Certes la diffusion via le web est sans commune mesure avec tout autre support, nous en savons quelque chose avec ABS Magazine Online qui a largement décuplé son lectorat eu égard à la version papier de la revue. Mais qui aurait sérieusement pu parier sur le fait qu’Internet soit – sinon à l’origine – du moins le principal support et le vecteur de ce renouveau dans le Blues ? Plus encore, on a l’impression que tous ces jeunes musiciens « font groupe », ont une certaine communauté de pensée, affichent une véritable identité malgré leurs différences, voire même sont protecteurs les uns vis à vis des autres, et ont un plaisir simple à jouer ensemble, à partager, ignorant toute rivalité. C’est très enthousiasmant. Une chose reste en attente : quid de la gente féminine parmi cette bande de potes ?

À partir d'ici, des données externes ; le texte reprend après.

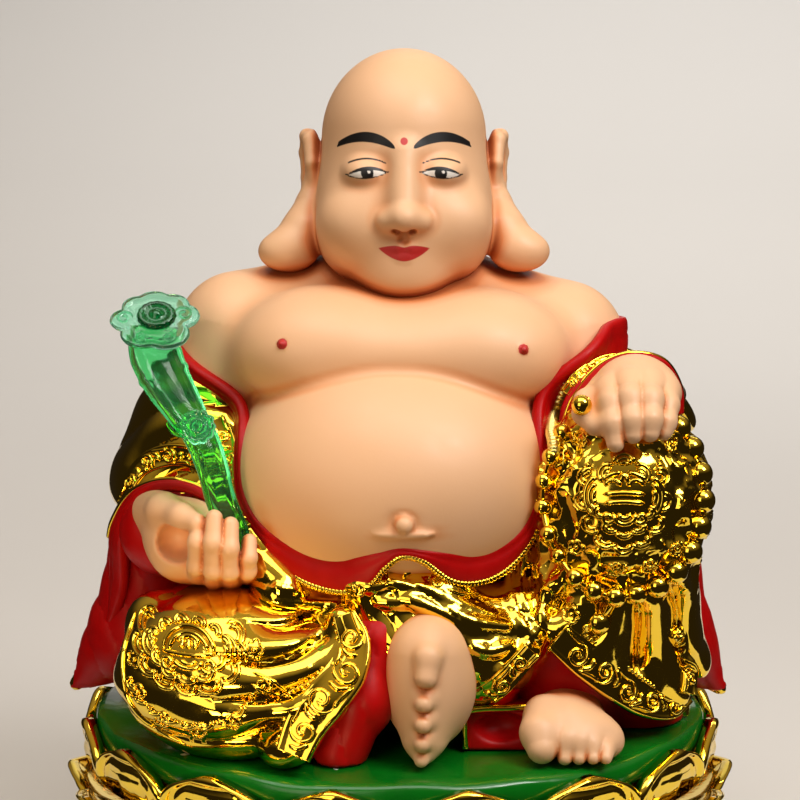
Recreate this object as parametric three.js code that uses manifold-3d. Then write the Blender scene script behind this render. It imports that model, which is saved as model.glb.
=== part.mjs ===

Lui ne pourra malheureusement plus dire ce qu’il en pense… Russell Batiste Jr nous a quittés. L’un des plus grands batteurs et figure emblématique de la Cité du Croissant, Russell a tiré sa révérence, bien trop tôt. Sous le ciel de La Nouvelle-Orléans, Stéphane Colin a pris part au cortège pour honorer sa mémoire. Il nous raconte les funérailles, à sa manière.
Enfin, entre douleur et colère, on ne sait pas toujours ce qui fait que certains musiciens de Blues ont, parfois, de tels éclairs de génie. L’harmoniciste Charlie Sayles fait partie de ces artistes indomptables ayant gravé des faces déchirantes. Il est pourtant resté dans l’ombre des coins de rues et des bouches de métro, où il se produit encore parfois aujourd’hui… Son histoire nous est contée ici par Patrick Derrien.